The ASPPA (American Society of Pension Professional & Actuaries) website features the news brief, "Supremes Pass on Stable Value Suit," which says, "It's often said that 'if at first you don't succeed, try, try again.' But that didn't work for the plaintiffs in a suit challenging the use of a money market fund, rather than a stable value option. The plaintiffs here have been 'trying' since February 2016, when they, represented by the St. Louis-based litigation powerhouse Schlichter, Bogard & Denton, first challenged the $19 billion Chevron plan's decision to offer the Vanguard Prime Money Market Fund, rather than a lower-cost and better-performing stable value fund. As other, similar lawsuits have alleged, they also claimed that the plan used more expensive retail share class funds, rather than institutional shares or collective trusts." The piece explains, "In January, they had (unsuccessfully) asked the full Ninth Circuit to consider their case.... The plaintiffs argue that the Seventh and Eighth Circuits hold it is, and that the Fifth Circuit and the Ninth 'agree with the principles underlying those decisions' – and thus that the previous Chevron decision is in conflict, not only with those decisions, but with decisions in the Ninth Circuit itself. 'The panel imposed the wrong standard, an impermissibly strict standard, which the Court en banc should correct,' they argued. However, that argument proved to be unpersuasive – and so, they appealed to the U.S. Supreme Court – claiming that the Ninth Circuit's decision was at odds with decisions of the Second, Fifth, Seventh, and Eighth circuits, not to mention position of the Labor Department. However, the `nation's high court announced May 28 that they wouldn’t be reviewing the case. All of which means, of course, that the Ninth Circuit's rejection of the plaintiffs' case stands – basically a finding that the participants' assertion that Chevron acted in its own interests and Vanguard's interests rather than the participants' interests was 'entirely speculative' and 'unsupported by any facts.' The case is White v. Chevron Corp., U.S., No. 18-1271, certiorari denied 5/28/19."

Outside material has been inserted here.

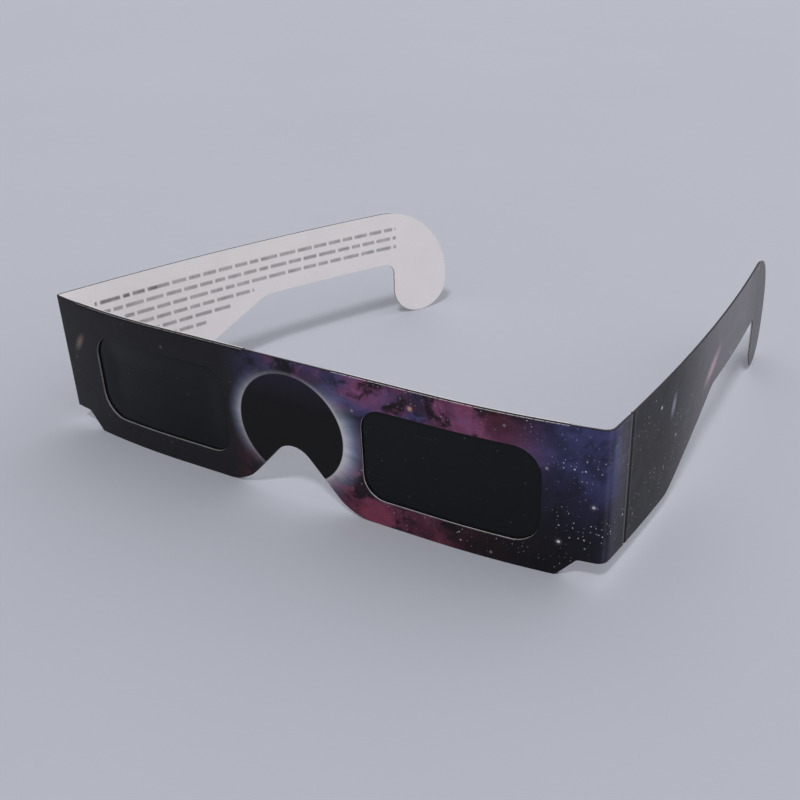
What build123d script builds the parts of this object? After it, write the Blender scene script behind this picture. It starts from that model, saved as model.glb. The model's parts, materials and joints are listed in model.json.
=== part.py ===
from build123d import *
import math
import os

# Folding card viewing glasses: one die-cut card blank, creased and folded, that holds
# two dark film windows. All sizes are in millimetres, +Z is up, +X runs along the front
# and +Y points from the front to the ear hooks. The rest pose is the half open one in
# which the glasses stand on a table.

# Sheet materials
card_thickness = 0.5
film_thickness = 0.1
glue_thickness = 0.3

# Front card, as seen from the front
half_width = 74.0
front_height = 36.2
step_height = 4.8
step_run = 4.4
step_end_margin = 5.4
step_radius = 1.2
flat_half_width = 36.0
curl_angle = 10.3

# Nose arch
nose_height = 14.0
nose_flank_angle = 48.0
nose_crown_radius = 6.0
nose_foot_radius = 11.0

# Eye windows, and how far they stay from the centre, the creases and the edges
window_inner_edge = 18.8
window_end_margin = 13.2
window_top_margin = 6.9
window_bottom_margin = 6.3
window_inner_radius = 5.5
window_outer_radius = 6.5
rear_window_margin = 1.0

# Film windows and the glue round them
film_overlap = 2.5
film_corner_radius = 2.0
glue_border = 3.4
glue_hole_margin = 0.6
glue_corner_radius = 3.0
bridge_glue_half_width = 9.0
bridge_glue_top_margin = 6.0
bridge_glue_nose_margin = 5.2

# Rear card and the fold along its top edge
rear_end_margin = 8.0
fold_gap_half_width = 12.0

# Temples, measured along the card from the crease and down from the top edge
temple_length = 121.5
left_bow_radius = 540.0
right_bow_radius = 600.0
temple_droop = 2.4
hook_reach = 17.5
slant_start = 32.0
slant_end = 60.0
slant_start_radius = 8.0
slant_end_radius = 6.0
hook_width = 18.0
hook_back_run = 2.2
hook_tip_flat = 0.4
hook_throat_radius = 3.5
score_distance = 8.7
score_width = 0.6
score_depth = 0.12
crease_relief = 0.05

# Rest angles of the temples, from the plane of the front
left_temple_angle = 107.8
right_temple_angle = 84.6
right_angle = 90.0

# How far a cutting shape runs past what it cuts
overrun = 5.0

# Worked out from the sizes above
curl = math.radians(curl_angle)
curl_radius = (half_width - flat_half_width) / curl
rear_face_depth = 2 * card_thickness + glue_thickness
glue_back = card_thickness + glue_thickness
fold_radius = rear_face_depth / 2
ply_top = front_height - fold_radius
step_top_width = half_width - step_end_margin
step_foot_width = step_top_width - step_run
rear_half_width = half_width - rear_end_margin
window_outer_edge = half_width - window_end_margin
end_height = front_height - step_height
hook_depth = front_height - temple_droop
shaft_depth = hook_depth - hook_reach
hook_tip_radius = (hook_width - hook_tip_flat) / 2
hook_back_radius = hook_depth - hook_tip_radius - hook_back_run
window_radii = [window_inner_radius, window_outer_radius, window_outer_radius, window_inner_radius]


def plan_point(along, depth):
    """Place on the curled front: along the card from the centre, and behind its outer face."""
    side = math.copysign(1, along)
    past = abs(along) - flat_half_width
    if past <= 0:
        return (along, depth)
    turn = past / curl_radius
    radius = curl_radius - depth
    return (side * (flat_half_width + radius * math.sin(turn)), curl_radius - radius * math.cos(turn))


def plan_run(start, end, depth):
    """Edges of one face of the front card in plan, from start to end along the card."""
    stops = [start] + [bend for bend in (-flat_half_width, flat_half_width) if start < bend < end] + [end]
    edges = []
    for near, far in zip(stops, stops[1:]):
        first = plan_point(near, depth)
        middle = plan_point((near + far) / 2, depth)
        last = plan_point(far, depth)
        straight = abs(near + far) / 2 <= flat_half_width
        edges.append(Line(first, last) if straight else ThreePointArc(first, middle, last))
    return edges


def card_layer(start, end, near_depth, far_depth, top):
    """A layer of the front between two depths, standing from the table to a height."""
    edges = plan_run(start, end, near_depth) + plan_run(start, end, far_depth)
    edges.append(Line(plan_point(start, near_depth), plan_point(start, far_depth)))
    edges.append(Line(plan_point(end, near_depth), plan_point(end, far_depth)))
    return extrude(make_face(edges), top)


def rounded_face(corners):
    """A flat face from (across, up, radius) corners, each rounded with a tangent arc."""
    points = [Vector(across, up) for across, up, radius in corners]
    edges = []
    first_start = None
    last_end = None
    for index, (across, up, radius) in enumerate(corners):
        corner = points[index]
        before = (points[index - 1] - corner).normalized()
        after = (points[(index + 1) % len(points)] - corner).normalized()
        half = math.radians(before.get_angle(after)) / 2
        start = corner + before * (radius / math.tan(half))
        end = corner + after * (radius / math.tan(half))
        if last_end is None:
            first_start = start
        else:
            edges.append(Line(last_end, start))
        if radius > 0:
            middle = corner + (before + after).normalized() * (radius / math.sin(half) - radius)
            edges.append(ThreePointArc(start, middle, end))
        last_end = end
    edges.append(Line(last_end, first_start))
    return make_face(edges)


def front_prism(face):
    """A face drawn in the front view, pushed right through the front card."""
    placed = Plane.XZ.offset(overrun) * face
    reach = plan_point(half_width, rear_face_depth)[1] + 2 * overrun
    return extrude(placed, -reach)


def front_outline():
    """Outline of the front card: stepped lower corners and a bell-shaped nose arch."""
    outer = half_width + overrun
    slope = math.radians(nose_flank_angle)
    arch_tip = nose_height - nose_crown_radius + nose_crown_radius / math.cos(slope)
    arch_foot = arch_tip / math.tan(slope)
    right = [
        (arch_foot, 0, nose_foot_radius),
        (step_foot_width, 0, step_radius),
        (step_top_width, step_height, step_radius),
        (outer, step_height, 0),
        (outer, front_height, 0),
    ]
    left = [(-across, up, radius) for across, up, radius in reversed(right)]
    return rounded_face([(0, arch_tip, nose_crown_radius)] + right + left)


def window_face(side, margin, radii):
    """A rounded window on one side, larger than the eye window by a margin."""
    low = window_bottom_margin - margin
    high = front_height - window_top_margin + margin
    inner = side * (window_inner_edge - margin)
    outer = side * (window_outer_edge + margin)
    corners = [(inner, low), (outer, low), (outer, high), (inner, high)]
    return rounded_face([(across, up, radius) for (across, up), radius in zip(corners, radii)])


def window_prism(side, margin, radii):
    return front_prism(window_face(side, margin, radii))


def fold_zone(side):
    """The box over one stretch of the top edge where the card turns over."""
    inner = side * fold_gap_half_width
    outer = side * plan_point(rear_half_width, 0)[0]
    reach = plan_point(half_width, rear_face_depth)[1] + overrun
    width = abs(outer - inner)
    middle = (inner + outer) / 2
    centre = Location((middle, reach / 2 - overrun / 2, ply_top + overrun / 2))
    return centre * Box(width, reach + overrun, overrun)


def build_front_panel():
    panel = card_layer(-half_width, half_width, 0, card_thickness, front_height)
    panel = panel & front_prism(front_outline())
    for side in (-1, 1):
        panel -= window_prism(side, 0, window_radii)
        panel -= fold_zone(side)
    return panel


def build_rear_panel():
    panel = card_layer(-rear_half_width, rear_half_width, glue_back, rear_face_depth, ply_top)
    panel = panel & front_prism(front_outline())
    radii = [radius + rear_window_margin for radius in window_radii]
    for side in (-1, 1):
        panel -= window_prism(side, rear_window_margin, radii)
    return panel


def build_top_fold(side):
    """The half round turn of the card over the top edge, from the nose gap to the rear card's end."""
    start, end = sorted((side * fold_gap_half_width, side * rear_half_width))
    outer = card_layer(start, end, 0, rear_face_depth, front_height)
    section = Plane.YZ * Pos(fold_radius, ply_top) * (Circle(fold_radius) - Circle(glue_thickness / 2))
    section = section & (Plane.YZ * Pos(fold_radius, front_height) * Rectangle(rear_face_depth, 2 * fold_radius))
    straight = Pos(flat_half_width * min(side, 0)) * extrude(section, flat_half_width)
    curl_axis = Axis((side * flat_half_width, curl_radius, 0), (0, 0, 1))
    curled = revolve(Pos(side * flat_half_width) * section, curl_axis, side * curl_angle)
    return (straight + curled) & outer


def build_film(side):
    radii = [film_corner_radius] * len(window_radii)
    sheet = card_layer(-rear_half_width, rear_half_width, glue_back - film_thickness, glue_back, ply_top)
    return sheet & window_prism(side, film_overlap, radii)


def build_glue_ring(side):
    """Glue between the plies, round a film window and over the film's border."""
    sheet = card_layer(-rear_half_width, rear_half_width, card_thickness, glue_back, ply_top)
    border = sheet & window_prism(side, glue_border, [glue_corner_radius] * len(window_radii))
    radii = [radius + glue_hole_margin for radius in window_radii]
    return border - window_prism(side, glue_hole_margin, radii) - build_film(side)


def build_bridge_glue():
    low = nose_height + bridge_glue_nose_margin
    high = front_height - bridge_glue_top_margin
    pad = Box(2 * bridge_glue_half_width, glue_thickness, high - low)
    return Pos(0, card_thickness + glue_thickness / 2, (low + high) / 2) * pad


def temple_outline():
    """Outline of a flat temple: distance from the crease, and height."""
    hook_front = temple_length - hook_width
    corners = [
        (-overrun, 0, 0),
        (temple_length, 0, hook_back_radius),
        (temple_length, hook_depth, hook_tip_radius),
        (hook_front, hook_depth, hook_tip_radius),
        (hook_front, shaft_depth, hook_throat_radius),
        (slant_end, shaft_depth, slant_end_radius),
        (slant_start, end_height, slant_start_radius),
        (-overrun, end_height, 0),
    ]
    face = rounded_face([(along, -depth, radius) for along, depth, radius in corners])
    tip_distance = temple_length - hook_width / 2
    droop = math.degrees(math.atan2(temple_droop, tip_distance))
    return Rot(0, 0, -droop) * face


def build_temple(side, rest_angle, bow_radius):
    """One temple, bowed inwards and turned about the inner edge of its crease."""
    reach = temple_length + overrun
    start = math.degrees(crease_relief / bow_radius)
    end = math.degrees(reach / bow_radius)
    inner_arc = CenterArc((-bow_radius, 0), bow_radius, start, end - start)
    outer_arc = CenterArc((-bow_radius, 0), bow_radius + card_thickness, start, end - start)
    ends = [Line(inner_arc @ 0, outer_arc @ 0), Line(inner_arc @ 1, outer_arc @ 1)]
    strip = extrude(make_face([inner_arc, outer_arc] + ends), front_height)
    score = Pos(card_thickness, score_distance, front_height / 2)
    strip -= score * Box(2 * score_depth, score_width, front_height)
    outline = Plane.YZ.offset(-reach) * Pos(0, front_height) * temple_outline()
    temple = strip & extrude(outline, 2 * reach)
    if side < 0:
        temple = mirror(temple, Plane.YZ)
    turn = side * (rest_angle - right_angle)
    crease = plan_point(side * half_width, card_thickness)
    return Pos(*crease) * Rot(0, 0, turn) * temple


parts = {
    "front_panel": build_front_panel(),
    "rear_panel": build_rear_panel(),
    "left_top_fold": build_top_fold(-1),
    "right_top_fold": build_top_fold(1),
    "left_filter_film": build_film(-1),
    "right_filter_film": build_film(1),
    "left_glue": build_glue_ring(-1),
    "right_glue": build_glue_ring(1),
    "bridge_glue": build_bridge_glue(),
    "left_temple": build_temple(-1, left_temple_angle, left_bow_radius),
    "right_temple": build_temple(1, right_temple_angle, right_bow_radius),
}

# The origin is the middle of the whole at rest, on the table
whole = Compound(children=[Compound(shape.solids()) for shape in parts.values()]).bounding_box()
to_origin = Pos(-(whole.min.X + whole.max.X) / 2, -(whole.min.Y + whole.max.Y) / 2, -whole.min.Z)

os.makedirs("parts", exist_ok=True)
for name, shape in parts.items():
    export_step(to_origin * Compound(shape.solids()), f"parts/{name}.step")

for side, name in ((-1, "left"), (1, "right")):
    crease = to_origin * Pos(*plan_point(side * half_width, card_thickness))
    print(name, "crease axis", round(crease.position.X, 4), round(crease.position.Y, 4))
print("origin shift", round(to_origin.position.X, 4), round(to_origin.position.Y, 4), round(to_origin.position.Z, 4))
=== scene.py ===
import json
import math

import bmesh
import bpy
from mathutils import Matrix, Vector, noise


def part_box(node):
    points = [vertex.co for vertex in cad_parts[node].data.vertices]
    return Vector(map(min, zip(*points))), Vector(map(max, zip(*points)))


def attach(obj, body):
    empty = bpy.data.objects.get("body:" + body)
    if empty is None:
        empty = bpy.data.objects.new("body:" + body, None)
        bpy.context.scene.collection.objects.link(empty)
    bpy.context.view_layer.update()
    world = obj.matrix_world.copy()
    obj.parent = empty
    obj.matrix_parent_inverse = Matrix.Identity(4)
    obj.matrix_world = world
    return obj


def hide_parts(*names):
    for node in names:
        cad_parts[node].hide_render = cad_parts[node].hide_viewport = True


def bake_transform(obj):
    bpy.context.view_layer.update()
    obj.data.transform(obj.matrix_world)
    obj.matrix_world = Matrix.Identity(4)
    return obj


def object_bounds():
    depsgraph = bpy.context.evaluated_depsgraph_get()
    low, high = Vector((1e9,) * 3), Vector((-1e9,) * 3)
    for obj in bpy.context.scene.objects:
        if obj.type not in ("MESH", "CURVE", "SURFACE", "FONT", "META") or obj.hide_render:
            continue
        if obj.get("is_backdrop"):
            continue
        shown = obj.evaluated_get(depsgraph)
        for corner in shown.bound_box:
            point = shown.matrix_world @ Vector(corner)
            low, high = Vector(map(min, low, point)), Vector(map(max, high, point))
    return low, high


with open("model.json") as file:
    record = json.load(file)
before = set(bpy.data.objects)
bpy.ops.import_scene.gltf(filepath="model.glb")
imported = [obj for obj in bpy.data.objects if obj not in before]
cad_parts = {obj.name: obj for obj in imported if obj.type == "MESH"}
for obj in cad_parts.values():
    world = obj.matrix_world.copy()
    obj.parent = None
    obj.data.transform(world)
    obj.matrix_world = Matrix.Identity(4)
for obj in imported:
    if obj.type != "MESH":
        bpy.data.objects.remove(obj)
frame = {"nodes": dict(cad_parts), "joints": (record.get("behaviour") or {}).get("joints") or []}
cad_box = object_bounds()

# Card viewing glasses, dressed as a printed and die-cut card. Sizes are in millimetres and
# angles in degrees; MM turns a size into metres when a finished mesh is written.
MM = 0.001

# Card blank, as the solids have it
card_thickness = 0.5
film_thickness = 0.1
glue_thickness = 0.3
half_width = 74.0
front_height = 36.2
step_height = 4.8
step_run = 4.4
step_end_margin = 5.4
step_radius = 1.2
flat_half_width = 36.0
curl_angle = 10.3
nose_height = 14.0
nose_flank_angle = 48.0
nose_crown_radius = 6.0
nose_foot_radius = 11.0
window_inner_edge = 18.8
window_end_margin = 13.2
window_top_margin = 6.9
window_bottom_margin = 6.3
window_inner_radius = 5.5
window_outer_radius = 6.5
rear_window_margin = 1.0
film_overlap = 2.5
film_corner_radius = 2.0
rear_end_margin = 8.0
fold_gap_half_width = 12.0

# Temples: sizes along the card from the crease, and below the top edge
temple_length = 121.5
bow_radius = {-1: 540.0, 1: 600.0}
temple_droop = 2.4
hook_reach = 17.5
slant_start = 32.0
slant_end = 60.0
slant_start_radius = 8.0
slant_end_radius = 6.0
hook_width = 18.0
hook_back_run = 2.2
hook_tip_flat = 0.4
hook_throat_radius = 3.5
score_distance = 8.7
rest_angle = {-1: 107.8, 1: 84.6}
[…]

Yahoo Finance writes "Secure Income for Fidelity Investors," which tells us, "With most things in life, perspective is everything, asserts mutual fund expert John Bonnanzio; here, the editor of Fidelity Monitor & Insight looks at fixed-income funds in the Fidelity family. With the average Fidelity stock fund up almost 19% this year, the 1.3% return of Fidelity Conservative Income Bond (FCONX) doesn't seem particularly alluring. Likewise, Fidelity U.S. Bond Index (FXNAX), up 2.9%, feels like another comparative laggard. While Conservative Income's performance is far from eye-catching, when this ultrashort-term bond fund is used as an alternative to a money market fund (which is how we use it in our Growth & Income and Income Model portfolios), its appeal becomes apparent, especially for income-oriented investors and those who are nervous about stocks and bonds alike." The update adds, "Between December 2016 and December 2018, the Fed raised rates seven times from 0.25% to the current 2.50%. As money market funds only hold very short-term 'paper,' their yields move in near-perfect sync with the Federal Funds target rate. During that same period, for example, the yield on Money Market (Fidelity's only 'prime' fund that's available to retail investors) rose from a bare-bones 0.54% to its current 2.23%. For the foreseeable future, however, yields on both money funds and ultrashort-term bond funds are likely staying put.... While it's the case that yields on money funds and Conservative Income -- and its tax-free counterpart Fidelity Conservative Income Municipal Bond Fund (FUEMX) -- have barely budged, further out on the yield curve fixed-income investors are hardly being paid much of a yield premium for assuming additional interest-rate risk."
AssetTV features the brief, "Is Now the Time to Step Out of Cash?" The description says, "Chris Nicholson, VP of Product Management at PGIM Investments, provides an overview of the firm's investment strategies across the global markets. Nicolson considers the outlook for the Federal Reserve and the ideal timing for adding duration to bond portfolios." Nicholson comments on the video, "Over the last year or so, it's pretty interesting actually. Flows have reversed course from what would have long been considered trend in the industry. Cash and cash substitutes have really garnered a lot of the flows.... For instance, taxable money markets, both Prime and Govt MMFs, as well as ultra-short bond funds, have garnered over $325 billion in flows over the last 12 months.... Intermediate term bond fund strategies have only gathered $28 billion in flows." He adds, "Going into last year and up until the end of the year, Dec. '18, the Fed looked like they were going to continue along their tightening policy.... That's really changed; they reversed course considerably.... Going back in history, if you look at the last 4 hiking cycles … each time where they have paused, within the next 15 months the next move ... was a cut.... Interestingly, post the last hike ... what we've noticed is that long-term interest rates, as well as short-term rates, have both fallen.... As a result, both short-term bonds and intermediate-term bonds, have outperformed cash."